- Born: Anna Elizabeth Woolhouse 19 January 1984 (age 42) Market Deeping, England, UK
- Education: Leeds University
- Occupation: TV presenter
- Employer: Sky Sports

= Anna Woolhouse =

British sports journalist and presenter (born 1984)

Anna Woolhouse (born 19 January 1984) is a British sports journalist and presenter, who has been working for Sky Sports since 2012. She is the lead boxing presenter for the network, and has covered many high-profile fights, such as Anthony Joshua vs. Alexander Povetkin, Dillian Whyte vs.
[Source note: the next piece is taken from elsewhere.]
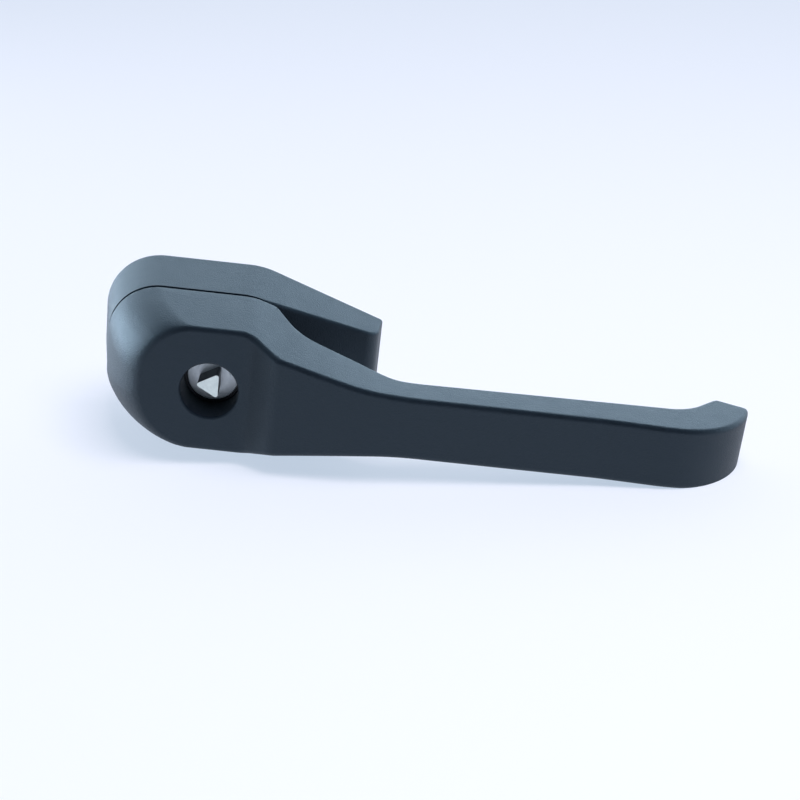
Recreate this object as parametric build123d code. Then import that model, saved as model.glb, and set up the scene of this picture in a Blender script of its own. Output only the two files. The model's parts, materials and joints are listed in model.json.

Alexander Povetkin, and Anthony Joshua vs. Andy Ruiz Jr. She has also interviewed many boxing stars, such as Anthony Joshua, Lennox Lewis, and Tony Bellew. She has a BA Honours degree in music from Leeds University, and a postgraduate degree in broadcast journalism from the same institution.

==Career==
She started her career as a radio presenter, and then joined Sky Sports as an ice hockey reporter. She has also hosted shows on other sports, such as W Series, rugby league, darts and basketball.

Woolhouse has interviewed, among many others, world heavyweight champion Anthony Joshua following the first loss in his professional boxing career to Andy Ruiz Jr., in 2019.

In April of 2026, it was announced Woolhouse would be joining DAZN to be a part of their British boxing broadcasts.